▶ [SOURCE DATA]:
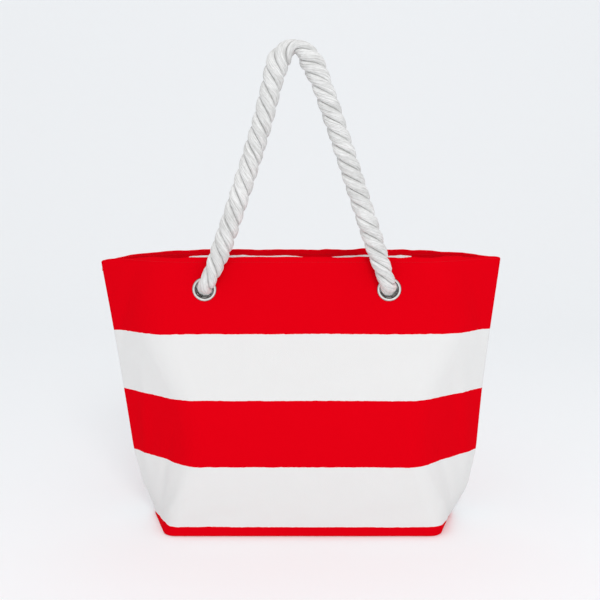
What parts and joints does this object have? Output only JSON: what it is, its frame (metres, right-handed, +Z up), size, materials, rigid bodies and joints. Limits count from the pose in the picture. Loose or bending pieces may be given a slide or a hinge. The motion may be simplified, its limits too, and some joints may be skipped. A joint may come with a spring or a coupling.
{
  "type": "beach bag",
  "caption": "Boxed canvas beach tote with broad red and white stripes, twisted cotton rope handles through metal eyelets, knotted inside.",
  "frame": {"origin": "middle of the bag's base, on the surface it stands on, half way between the side seams and between front and back", "axes": "+Z up; the bag's front, with the handle that stands up, faces -Y; +X along its width, to the right seen from the front"},
  "size_m": [0.514, 0.179, 0.6066],
  "materials": {
    "striped_canvas": "plain-weave canvas printed with broad red and white stripes, matt",
    "lining": "thin white plain-weave cloth, slightly creased",
    "board": "matt stiffener sheet",
    "eyelet_metal": "bright nickel plate, lightly brushed",
    "rope": "soft three-strand twisted cotton, off-white, matt",
    "tape": "white cloth tape, matt"
  },
  "bodies": {
    "bag": {"base_canvas": "striped_canvas", "base_board": "board", "base_lining": "lining", "front_canvas": "striped_canvas", "front_hem": "striped_canvas", "front_lining": "lining", "back_canvas": "striped_canvas", "back_hem": "striped_canvas", "back_lining": "lining", "front_left_eyelet": "eyelet_metal", "front_left_washer": "eyelet_metal", "front_left_knot": "rope", "front_left_tape": "tape", "front_right_eyelet": "eyelet_metal", "front_right_washer": "eyelet_metal", "front_right_knot": "rope", "front_right_tape": "tape", "back_left_eyelet": "eyelet_metal", "back_left_washer": "eyelet_metal", "back_left_knot": "rope", "back_left_tape": "tape", "back_right_eyelet": "eyelet_metal", "back_right_washer": "eyelet_metal", "back_right_knot": "rope", "back_right_tape": "tape"},
    "front_handle": {"front_rope": "rope"},
    "back_handle": {"back_rope": "rope"}
  },
  "joints": [
    {"name": "front_handle_swing", "type": "hinge", "parent": "bag", "child": "front_handle", "pos_m": [0, -0.0611, 0.31], "axis": [1, 0, 0], "range_deg": [-2, 168]},
    {"name": "back_handle_swing", "type": "hinge", "parent": "bag", "child": "back_handle", "pos_m": [0, 0.0611, 0.31], "axis": [1, 0, 0], "range_deg": [0, 178]}
  ]
}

▶ [INSTRUCTION]: Copy out every line of the data that includes the word "bodies".

▶ [WORKED SOLUTION]:
What parts and joints does this object have? Output only JSON: what it is, its frame (metres, right-handed, +Z up), size, materials, rigid bodies and joints. Limits count from the pose in the picture. Loose or bending pieces may be given a slide or a hinge. The motion may be simplified, its limits too, and some joints may be skipped. A joint may come with a spring or a coupling.
  "bodies": {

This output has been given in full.